Infrastructure debt funds - which lend money but not shareholder capital to utilities and infrastructure projects - made small gains. 

GCP Infrastructure Investments (GCP), which also has no UK utility exposure, rose a penny or 0.8% to 128.4p.

Sequoia Economic Infrastructure Income (SEQI) firmed 0.2p to 111.4p. It holds 1.5% of its assets in a long-term, floating rate bond of National Grid. Earlier this week it said it was considering a new share issue to raise more money for its investment plans.

Labour’s hostility to private sector involvement in the public sector has cast a long shadow over infrastructure funds listed on the London Stock Exchange whose steady dividends are popular with income investors. 

In 2017 McDonnell’s vow to scrap private finance initiatives (PFI) in the NHS weakened the share prices of funds like HICL and GCP, with the collapse of PFI contractor Carillion in early 2018 further hitting sentiment. They subsequently recovered as investors calculated that a Labour government would target specific PFI contracts it didn’t like rather than pursue a wholesale abolition. 

In a note to investors, Iain Scouller of Stifel said: ‘We think that assuming the contractual obligations and payments due to PFI investors are met (potentially a big assumption!), the impact of PFI nationalisation may be easier to quantify than utility nationalisation. The PFI projects are subject to significant legal documentation around contract termination compensation and the listed funds have already indicated what they expect to receive in such a scenario.
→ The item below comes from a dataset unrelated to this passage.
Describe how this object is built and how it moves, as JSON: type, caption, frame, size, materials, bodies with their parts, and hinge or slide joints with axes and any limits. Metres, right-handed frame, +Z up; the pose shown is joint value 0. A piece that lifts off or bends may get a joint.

‘In the case of utilities, the valuation to be paid appears more subjective to the opinions of  government and parliament, which is a cause for concern,’ Scouller said.

Labour wants to replace the National Grid with a National Energy Agency to oversee public, collective and private forms of energy ownership and to decarbonise the economy and usher in what shadow business secretary Rebecca Long-Bailey calls a ‘green industrial revolution’.

It claims to want to pursue a middle way between Old Labour and the Right. ‘This is not a return to the distant bureaucracies of the 1970s,’ the Labour policy document says. ‘Nor is this a Thatcherite prosumer model that promotes ownership for the rich, in which individual producer-consumers with access to generation and storage technologies trade energy on individually advantageous terms, exacerbating inequalities.

‘Rather, Labour proposes a model of public ownership that is more decentralised, democratic, transparent and accountable than Britain has ever seen before,’ it states.

Under Labour plans, energy investors would be issued new government bonds at no upfront cost to the Exchequer but adding billions to UK debts.